## Directions
In the entries that follow, the first line to write out is the one containing "name] = make_hem_stitches(signs)", and the last is the one containing "obj.matrix_parent_inverse = Matrix.Identity(4)". Reproduce that stretch exactly, with nothing before or after it.

## Given records
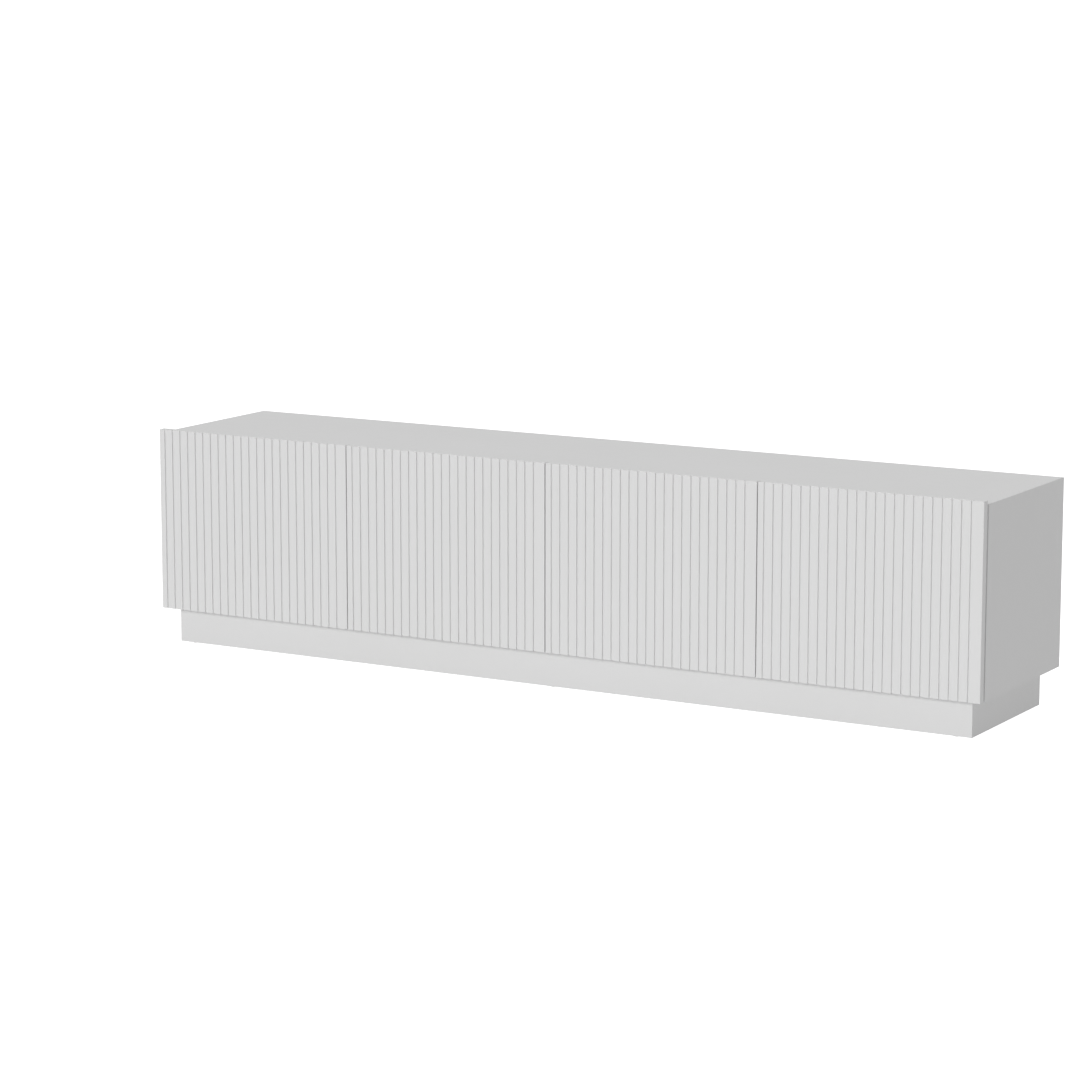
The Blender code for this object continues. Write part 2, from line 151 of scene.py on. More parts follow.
PLATE_SCREW_SPREAD = 0.016
WING_HALF_WIDTH = 0.006
WING_REACH = 0.024
WING_THICKNESS = 0.002
WING_END_FLAT = 0.0005
WING_SCREW_DEPTH = 0.0001
PRESSED_EDGE = 0.0003

# How far an edge turns when it is one to round, one to keep sharp in shading, and a square one
SHARP_ANGLE = math.radians(35)
SHADING_ANGLE = math.radians(50)
SQUARE_ANGLES = (math.radians(80), math.radians(100))

# What a noise texture's output mostly lies between
NOISE_LOW = 0.3
NOISE_HIGH = 0.7

# Studio: the floor lights the bench by its fill, and its glow is seen by the camera alone
FLOOR_RADIUS = 400
FLOOR_COLOUR = (0.15, 0.15, 0.15)
FLOOR_GLOW = 0.75
FLOOR_FILL = 0.525
FRONT_LIGHT = 1.10
FRONT_LIGHT_FROM = (-0.33, -1.0, 0.34)
FRONT_LIGHT_ANGLE = 14
TOP_LIGHT = 0.92
TOP_LIGHT_FROM = (0.0, 0.0, 1.0)
TOP_LIGHT_ANGLE = 35
WORLD_STRENGTH = 0.42
BACKDROP_STRENGTH = 1.2


def nodes_of(material):
    tree = material.node_tree
    return tree, tree.nodes["Principled BSDF"]


def new_material(name, colour, roughness, metallic=0.0, specular=0.5):
    """A Principled material; colour and the plain numbers sit on the shader's own sockets."""
    material = bpy.data.materials.new(name)
    material.use_nodes = True
    _, shader = nodes_of(material)
    shader.inputs["Base Color"].default_value = (*colour, 1)
    shader.inputs["Roughness"].default_value = roughness
    shader.inputs["Metallic"].default_value = metallic
    shader.inputs["Specular IOR Level"].default_value = specular
    return material


def add_noise(tree, scale, detail=2.0, stretch=(1, 1, 1)):
    """A noise in the piece's own metres; stretch makes it longer along an axis where it is small."""
    place = tree.nodes.new("ShaderNodeTexCoord")
    mapping = tree.nodes.new("ShaderNodeMapping")
    mapping.inputs["Scale"].default_value = stretch
    noise = tree.nodes.new("ShaderNodeTexNoise")
    noise.inputs["Scale"].default_value = scale
    noise.inputs["Detail"].default_value = detail
    tree.links.new(place.outputs["Object"], mapping.inputs["Vector"])
    tree.links.new(mapping.outputs["Vector"], noise.inputs["Vector"])
    return noise


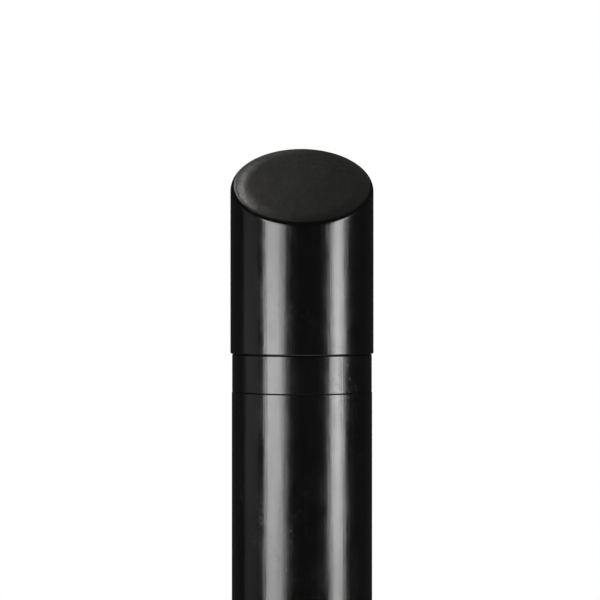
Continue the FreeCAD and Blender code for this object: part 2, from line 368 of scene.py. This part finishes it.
def stainless():
    """Turned stainless steel: rings from the lathe, a faintly warm tint and a few brown stains."""
    s = Shader("stainless_steel")
    rings = s.noise(s.stretched(60, 60, 9000), detail=3.0)
    stains = s.noise(s.place, scale=90, detail=4.0, distortion=1.0)
    tone = s.mix(s.remap(rings, 0.3, 0.7), (0.40, 0.39, 0.375, 1), (0.48, 0.47, 0.455, 1))
    tone = s.mix(s.remap(stains, 0.55, 0.85, 0.0, 0.5), tone, (0.29, 0.25, 0.20, 1))
    gloss = s.plus(s.remap(rings, 0.3, 0.7, 0.31, 0.37), s.remap(stains, 0.4, 0.8, 0.0, 0.1))
    s.set(Base_Color=tone, Metallic=1.0, Roughness=gloss, Normal=s.bump(rings, 1.2e-6))
    return s.material


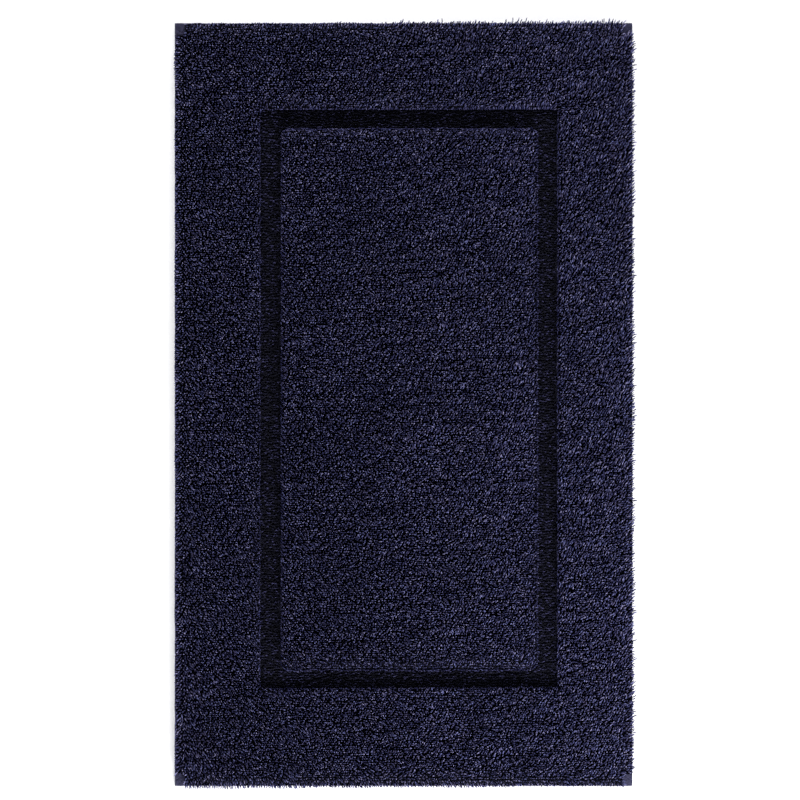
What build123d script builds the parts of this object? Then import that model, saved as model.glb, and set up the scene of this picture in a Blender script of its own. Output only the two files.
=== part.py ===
"""Tufted bath mat with a sunken channel round its middle field. Millimetres.

The mat lies on the floor: +Z is up, X is its width, +Y is its length, towards its top end.
The origin is at the centre of its underside. From the floor up it is a latex coat with hemmed
edge tapes round it, the ground cloth, and three fields of pile that grow out of the cloth.
"""

from build123d import *
import os

# Driving dimensions
MAT_WIDTH = 600.0
MAT_LENGTH = 1000.0

BORDER_LEFT = 112.5            # mat edge to the channel, on each side
BORDER_RIGHT = 99.5
BORDER_TOP = 114.5
BORDER_BOTTOM = 129.0
CHANNEL_SIDE_WIDTH = 25.5      # the channel's two long runs
CHANNEL_END_WIDTH = 23.0       # the channel's two short runs
CHANNEL_CORNER_RADIUS = 4.0    # corner of the border's inner wall, in plan
CENTRE_CORNER_RADIUS = 10.0    # corner of the middle field, in plan

CLOTH_THICKNESS = 1.0
PILE_HEIGHT = 17.5             # tall pile, above the ground cloth
CHANNEL_PILE_HEIGHT = 5.0      # low pile in the channel
PILE_OUTER_RADIUS = 6.0        # the tall pile's rounded top edge at the mat's rim
PILE_CHANNEL_RADIUS = 4.0      # the same edge beside the channel

TAPE_WIDTH = 22.0              # hemmed under the mat
TAPE_THICKNESS = 1.5
WRAP_THICKNESS = 1.0           # the tape where it goes up over the cloth's raw edge
WRAP_LIP = 1.5                 # how far the wrap stands above the cloth

CORNER_PATCH_X = 14.0          # the smooth patch that shows on top at each corner
CORNER_PATCH_Y = 17.0
CORNER_PATCH_THICKNESS = 5.0   # several layers of folded cloth
PATCH_CLEARANCE = 0.5          # bare cloth between a corner patch and the pile

STITCH_LENGTH = 6.0
STITCH_GAP = 2.5
STITCH_WIDTH = 0.9
STITCH_THICKNESS = 0.5
HEM_INSET = 16.0               # mat edge to the stitch line
GROOVE_DEPTH = 0.6             # the stitches pull this far into the soft tape
GROOVE_CLEARANCE = 0.3         # each side of a stitch
TACK_LENGTH = 3.5
TACK_COUNT = 3

LABEL_WIDTH = 35.0
LABEL_LENGTH = 60.0
LABEL_THICKNESS = 0.35
LABEL_RECESS = 0.5             # the label sinks this far into the tape and the coat
LABEL_CLEARANCE = 0.4
LABEL_OVERLAP = 9.0            # length of the label that lies on the tape, where it is sewn
LABEL_FROM_LEFT = 90.0         # mat edge to the label's nearer edge
LABEL_STITCH_LENGTH = 4.0
LABEL_STITCH_COUNT = 5
LABEL_STITCH_INSET = 3.0       # label's sewn end to its stitch line
LABEL_STITCH_THICKNESS = 0.15

# Heights of the layers, from the floor up
COAT_TOP = TAPE_THICKNESS
CLOTH_TOP = COAT_TOP + CLOTH_THICKNESS
WRAP_TOP = CLOTH_TOP + WRAP_LIP
PATCH_TOP = CLOTH_TOP + CORNER_PATCH_THICKNESS

# The mat's edges in plan
LEFT, RIGHT = -MAT_WIDTH / 2, MAT_WIDTH / 2
BOTTOM, TOP = -MAT_LENGTH / 2, MAT_LENGTH / 2
SIDES = {"left": (-1, 0), "right": (1, 0), "top": (0, 1), "bottom": (0, -1)}
CORNERS = {
    "top_left": (-1, 1),
    "top_right": (1, 1),
    "bottom_left": (-1, -1),
    "bottom_right": (1, -1),
}


def block(x0, x1, y0, y1, z0, z1):
    """A box between two corners, given axis by axis."""
    size = (x1 - x0, y1 - y0, z1 - z0)
    centre = ((x0 + x1) / 2, (y0 + y1) / 2, (z0 + z1) / 2)
    return Pos(*centre) * Box(*size)


def rounded_block(x0, x1, y0, y1, z0, z1, radius):
    """The same box with its four upright corners rounded."""
    outline = RectangleRounded(x1 - x0, y1 - y0, radius)
    return Pos((x0 + x1) / 2, (y0 + y1) / 2, z0) * extrude(outline, z1 - z0)


def field_outer(z0, z1):
    """The space inside the border's inner wall: channel and middle field together."""
    return rounded_block(
        LEFT + BORDER_LEFT, RIGHT - BORDER_RIGHT,
        BOTTOM + BORDER_BOTTOM, TOP - BORDER_TOP,
        z0, z1, CHANNEL_CORNER_RADIUS,
    )


def field_inner(z0, z1):
    """The middle field, inside the channel."""
    return rounded_block(
        LEFT + BORDER_LEFT + CHANNEL_SIDE_WIDTH, RIGHT - BORDER_RIGHT - CHANNEL_SIDE_WIDTH,
        BOTTOM + BORDER_BOTTOM + CHANNEL_END_WIDTH, TOP - BORDER_TOP - CHANNEL_END_WIDTH,
        z0, z1, CENTRE_CORNER_RADIUS,
    )


def corner_block(signs, reach_x, reach_y, inset, z0, z1):
    """A box in the corner that signs name, set in from the mat's edges by inset."""
    x_edge, y_edge = signs[0] * (RIGHT - inset), signs[1] * (TOP - inset)
    x_far, y_far = signs[0] * (RIGHT - reach_x), signs[1] * (TOP - reach_y)
    return block(
        min(x_edge, x_far), max(x_edge, x_far), min(y_edge, y_far), max(y_edge, y_far), z0, z1,
    )


def top_edges_at(solid, height, inside):
    """The solid's edges at one height, either inside the border's inner wall or outside it."""
    def is_inside(edge):
        middle = edge.center()
        in_x = LEFT + BORDER_LEFT - 1 < middle.X < RIGHT - BORDER_RIGHT + 1
        in_y = BOTTOM + BORDER_BOTTOM - 1 < middle.Y < TOP - BORDER_TOP + 1
        return in_x and in_y

    flat = [e for e in solid.edges() if abs(e.bounding_box().min.Z - height) < 1e-3]
    return [e for e in flat if is_inside(e) == inside]


def make_border_pile():
    """Tall pile from the rim to the channel, cut away round the four corner patches."""
    pile_top = CLOTH_TOP + PILE_HEIGHT
    pile = block(
        LEFT + WRAP_THICKNESS, RIGHT - WRAP_THICKNESS,
        BOTTOM + WRAP_THICKNESS, TOP - WRAP_THICKNESS, CLOTH_TOP, pile_top,
    )
    for signs in CORNERS.values():
        pile -= corner_block(
            signs, CORNER_PATCH_X + PATCH_CLEARANCE, CORNER_PATCH_Y + PATCH_CLEARANCE,
            0, CLOTH_TOP, pile_top,
        )
    pile -= field_outer(CLOTH_TOP, pile_top)
    pile = fillet(top_edges_at(pile, pile_top, False), PILE_OUTER_RADIUS)
    return fillet(top_edges_at(pile, pile_top, True), PILE_CHANNEL_RADIUS)


def make_centre_pile():
    """Tall pile of the middle field, with its top edge rounded."""
    pile = field_inner(CLOTH_TOP, CLOTH_TOP + PILE_HEIGHT)
    return fillet(pile.faces().sort_by(Axis.Z)[-1].edges(), PILE_CHANNEL_RADIUS)


def make_channel_pile():
    """Low pile on the channel's floor, between the two tall piles."""
    top = CLOTH_TOP + CHANNEL_PILE_HEIGHT
    return field_outer(CLOTH_TOP, top) - field_inner(CLOTH_TOP, top)


def make_ground_cloth():
    """The woven sheet that every tuft goes through, inside the tapes' wraps."""
    return block(
        LEFT + WRAP_THICKNESS, RIGHT - WRAP_THICKNESS,
        BOTTOM + WRAP_THICKNESS, TOP - WRAP_THICKNESS, COAT_TOP, CLOTH_TOP,
    )


def label_bounds(grow):
    """Plan of the label, or of its recess when grow is a clearance."""
    x0 = LEFT + LABEL_FROM_LEFT
    y0 = BOTTOM + TAPE_WIDTH - LABEL_OVERLAP
    return x0 - grow, x0 + LABEL_WIDTH + grow, y0 - grow, y0 + LABEL_LENGTH + grow


def label_recess():
    return block(*label_bounds(LABEL_CLEARANCE), 0, LABEL_RECESS)


def make_latex_coat():
    """Anti-slip coat between the hemmed tapes, level with them."""
    coat = block(
        LEFT + TAPE_WIDTH, RIGHT - TAPE_WIDTH, BOTTOM + TAPE_WIDTH, TOP - TAPE_WIDTH, 0, COAT_TOP,
    )
    return coat - label_recess()


def along_side(signs, near, far, z0, z1):
    """A strip beside one edge, between two depths in from it, that stops at the corner folds."""
    if signs[0]:
        x_near, x_far = signs[0] * (RIGHT - near), signs[0] * (RIGHT - far)
        low, high = BOTTOM + TAPE_WIDTH, TOP - TAPE_WIDTH
        return block(min(x_near, x_far), max(x_near, x_far), low, high, z0, z1)
    y_near, y_far = signs[1] * (TOP - near), signs[1] * (TOP - far)
    low, high = LEFT + TAPE_WIDTH, RIGHT - TAPE_WIDTH
    return block(low, high, min(y_near, y_far), max(y_near, y_far), z0, z1)


def make_edge_tape(signs):
    """Tape hemmed under one side, wrapped up over the cloth's raw edge, with its stitch groove."""
    groove_half = STITCH_WIDTH / 2 + GROOVE_CLEARANCE
    tape = along_side(signs, 0, TAPE_WIDTH, 0, TAPE_THICKNESS)
    tape += along_side(signs, 0, WRAP_THICKNESS, 0, WRAP_TOP)
    tape -= along_side(signs, HEM_INSET - groove_half, HEM_INSET + groove_half, 0, GROOVE_DEPTH)
    if signs == SIDES["bottom"]:
        tape -= label_recess()
    return tape


def make_hem_stitches(signs):
    """One side's row of stitches, drawn into the tape's groove."""
    run = (MAT_LENGTH if signs[0] else MAT_WIDTH) - 2 * TAPE_WIDTH
    pitch = STITCH_LENGTH + STITCH_GAP
    count = int((run - STITCH_GAP) // pitch)
    size = (STITCH_WIDTH, STITCH_LENGTH) if signs[0] else (STITCH_LENGTH, STITCH_WIDTH)
    z = GROOVE_DEPTH - STITCH_THICKNESS / 2
    stitches = []
    for i in range(count):
        along = (i - (count - 1) / 2) * pitch
        x = signs[0] * (RIGHT - HEM_INSET) if signs[0] else along
        y = signs[1] * (TOP - HEM_INSET) if signs[1] else along
        if signs != SIDES["bottom"] or not crosses_label(x):
            stitches.append(Pos(x, y, z) * Box(*size, STITCH_THICKNESS))
    return Compound(stitches)


def crosses_label(x):
    """True where a hem stitch would run into the label, which has stitches of its own."""
    x0, x1, _, _ = label_bounds(LABEL_CLEARANCE)
    return x0 - STITCH_LENGTH / 2 < x < x1 + STITCH_LENGTH / 2


def tack_row(signs):
    """Places the corner's slanting row of tacks: its middle, and its turn about Z."""
    middle = TAPE_WIDTH / 2
    turn = 45 * signs[0] * signs[1]
    return Pos(signs[0] * (RIGHT - middle), signs[1] * (TOP - middle), 0) * Rot(0, 0, turn)


def make_corner_fold(signs):
    """Folded cloth that wraps one corner: base under the mat, two walls, and the patch on top."""
    fold = corner_block(signs, TAPE_WIDTH, TAPE_WIDTH, 0, 0, TAPE_THICKNESS)
    fold += corner_block(signs, WRAP_THICKNESS, TAPE_WIDTH, 0, 0, WRAP_TOP)
    fold += corner_block(signs, TAPE_WIDTH, WRAP_THICKNESS, 0, 0, WRAP_TOP)
    fold += corner_block(signs, CORNER_PATCH_X, CORNER_PATCH_Y, 0, CLOTH_TOP, PATCH_TOP)
    row_length = TACK_COUNT * (TACK_LENGTH + STITCH_GAP) - STITCH_GAP
    pocket = Box(
        row_length + 2 * GROOVE_CLEARANCE, STITCH_WIDTH + 2 * GROOVE_CLEARANCE, GROOVE_DEPTH,
    )
    return fold - tack_row(signs) * Pos(0, 0, GROOVE_DEPTH / 2) * pocket


def make_corner_tacks():
    """Short stitches that hold the four corner folds, each row in its own pocket."""
    tacks = []
    for signs in CORNERS.values():
        for i in range(TACK_COUNT):
            along = (i - (TACK_COUNT - 1) / 2) * (TACK_LENGTH + STITCH_GAP)
            place = Pos(along, 0, GROOVE_DEPTH - STITCH_THICKNESS / 2)
            tacks.append(tack_row(signs) * place * Box(TACK_LENGTH, STITCH_WIDTH, STITCH_THICKNESS))
    return Compound(tacks)


def make_care_label():
    """Blank label, held up against the roof of its recess."""
    return block(*label_bounds(0), LABEL_RECESS - LABEL_THICKNESS, LABEL_RECESS)


def make_label_stitches():
    """Stitches across the label's sewn end, on its lower face."""
    x0, x1, y0, _ = label_bounds(0)
    pitch = (x1 - x0) / LABEL_STITCH_COUNT
    z = LABEL_RECESS - LABEL_THICKNESS - LABEL_STITCH_THICKNESS / 2
    stitches = []
    for i in range(LABEL_STITCH_COUNT):
        place = Pos(x0 + (i + 0.5) * pitch, y0 + LABEL_STITCH_INSET, z)
        stitches.append(place * Box(LABEL_STITCH_LENGTH, STITCH_WIDTH, LABEL_STITCH_THICKNESS))
    return Compound(stitches)


nodes = {
    "border_pile": make_border_pile(),
    "centre_pile": make_centre_pile(),
    "channel_pile": make_channel_pile(),
    "ground_cloth": make_ground_cloth(),
    "latex_coat": make_latex_coat(),
    "corner_tacks": make_corner_tacks(),
    "care_label": make_care_label(),
    "label_stitches": make_label_stitches(),
}
for name, signs in SIDES.items():
    nodes["edge_tape_" + name] = make_edge_tape(signs)
    nodes["hem_stitches_" + name] = make_hem_stitches(signs)
for name, signs in CORNERS.items():
    nodes["corner_fold_" + name] = make_corner_fold(signs)

os.makedirs("parts", exist_ok=True)
for name, shape in nodes.items():
    export_step(shape, f"parts/{name}.step")
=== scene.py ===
"""Looks of a tufted cotton bath mat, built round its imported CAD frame. Everything is in metres.

The mat lies on the floor with its length along Y. Separate yarn tufts grow out of its ground
cloth: tall cut ones in the border and the middle field, and low loops on the floor of the channel
between them. Under the cloth are the ribbed latex coat, the edge tapes with their hem stitches,
the folded corners and a blank label.
"""

import math

import bpy
import numpy as np
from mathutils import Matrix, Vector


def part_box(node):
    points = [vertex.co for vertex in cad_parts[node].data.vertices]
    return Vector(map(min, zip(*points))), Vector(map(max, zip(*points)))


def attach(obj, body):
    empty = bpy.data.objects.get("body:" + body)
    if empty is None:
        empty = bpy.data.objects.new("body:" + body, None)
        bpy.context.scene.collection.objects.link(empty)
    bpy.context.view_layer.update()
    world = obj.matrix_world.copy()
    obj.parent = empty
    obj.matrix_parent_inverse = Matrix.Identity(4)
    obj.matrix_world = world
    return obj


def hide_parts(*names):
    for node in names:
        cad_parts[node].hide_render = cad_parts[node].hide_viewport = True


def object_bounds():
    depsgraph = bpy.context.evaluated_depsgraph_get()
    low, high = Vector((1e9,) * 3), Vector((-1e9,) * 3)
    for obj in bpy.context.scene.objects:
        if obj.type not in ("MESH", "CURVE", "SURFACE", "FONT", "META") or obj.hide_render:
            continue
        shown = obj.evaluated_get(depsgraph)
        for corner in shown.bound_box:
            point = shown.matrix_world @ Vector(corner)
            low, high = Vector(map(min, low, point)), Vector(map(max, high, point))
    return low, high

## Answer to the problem
    nodes["hem_stitches_" + name] = make_hem_stitches(signs)
for name, signs in CORNERS.items():
    nodes["corner_fold_" + name] = make_corner_fold(signs)

os.makedirs("parts", exist_ok=True)
for name, shape in nodes.items():
    export_step(shape, f"parts/{name}.step")
=== scene.py ===
"""Looks of a tufted cotton bath mat, built round its imported CAD frame. Everything is in metres.

The mat lies on the floor with its length along Y. Separate yarn tufts grow out of its ground
cloth: tall cut ones in the border and the middle field, and low loops on the floor of the channel
between them. Under the cloth are the ribbed latex coat, the edge tapes with their hem stitches,
the folded corners and a blank label.
"""

import math

import bpy
import numpy as np
from mathutils import Matrix, Vector


def part_box(node):
    points = [vertex.co for vertex in cad_parts[node].data.vertices]
    return Vector(map(min, zip(*points))), Vector(map(max, zip(*points)))


def attach(obj, body):
    empty = bpy.data.objects.get("body:" + body)
    if empty is None:
        empty = bpy.data.objects.new("body:" + body, None)
        bpy.context.scene.collection.objects.link(empty)
    bpy.context.view_layer.update()
    world = obj.matrix_world.copy()
    obj.parent = empty
    obj.matrix_parent_inverse = Matrix.Identity(4)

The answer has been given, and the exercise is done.